At least one person was killed when the capital of Kostyuk’s country was subjected to the largest drone attack by Russia since the start of its war, launched with an invasion assisted by Belarus in February 2022.

“It’s something I cannot describe, probably. I try to put my emotions aside any time I go out on court. I think I’m better than before, and I don’t think it affects me as much on a daily basis, but yeah, it’s just — I don’t know,” Kostyuk said, shaking her head. “There is not much to say, really. It’s just part of my life.”

That, then, is why Kostyuk has decided she will not exchange the usual postmatch pleasantries with opponents from Russia or Belarus. And that is why she avoided a handshake — avoided any eye contact, even — after losing to Australian Open champion Sabalenka 6-3, 6-2 on Day 1 at Roland Garros.

What surprised the 20-year-old, 39th-ranked Kostyuk on Sunday was the reaction she received from the spectators in Court Philippe Chatrier: They loudly booed and derisively whistled at her as she walked directly over to acknowledge the chair umpire instead of congratulating the winner after the lopsided result. The negative response grew louder as she gathered her belongings and walked off the court toward the locker room.

“I have to say,” Kostyuk said, “I didn’t expect it. ... People should be, honestly, embarrassed.”

“I just don’t respect her,” Kostyuk added at a press conference afterward.

Kostyuk is based now in Monaco, and her mother and sister are there, too, but her father and grandfather are still in Kyiv. Perhaps the fans on hand at the clay-court event’s main stadium were unaware of the backstory and figured Kostyuk simply failed to follow usual tennis etiquette.

Initially, Sabalenka — who had approached the net as if anticipating some sort of exchange with Kostyuk — thought the noise was directed at her.

“At first, I thought they were booing me,” Sabalenka said. “I was a little confused, and I was, like, ’OK, what should I do?”

Sabalenka tried to ask the chair umpire what was going on. She looked up at her entourage in the stands, too.
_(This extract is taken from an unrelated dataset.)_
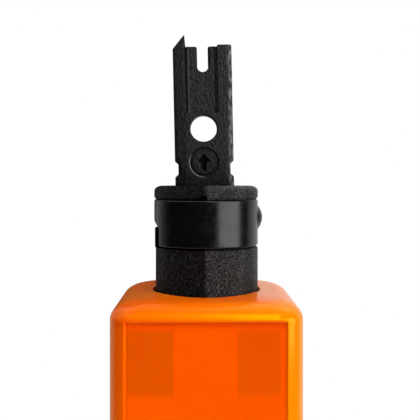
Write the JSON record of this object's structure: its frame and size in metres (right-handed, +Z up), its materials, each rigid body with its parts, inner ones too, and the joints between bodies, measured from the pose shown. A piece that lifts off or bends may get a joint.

Then she realized that while she is aware Kostyuk and other Ukrainian tennis players have been declining to greet opponents from Russia or Belarus after a match, the spectators might not have known — and so responded in a way Sabalenka didn’t think was deserved.

“They saw it,” she surmised, “as disrespect (for) me.”

All in all, if the tennis itself was not particularly memorable, the whole scene, including the lack of the customary prematch photo of the players following the coin toss, became the most noteworthy development on Day 1 in Paris.

The highest-seeded player to go home was No. 7 Maria Sakkari, who lost 7-6 (5), 7-5 to 42nd-ranked Karolina Muchova in what wasn’t necessarily that momentous of an upset. Both have been major semifinalists, and Muchova has won her past four Slam matches against players ranked in the top 10 — including beating Sakkari at the French Open last year. Also out: No. 21 Magda Linette, a semifinalist at the Australian Open, who lost 6-3, 1-6, 6-3 to 2021 U.S. Open runner-up Leylah Fernandez, and No. 29 Zhang Shuai.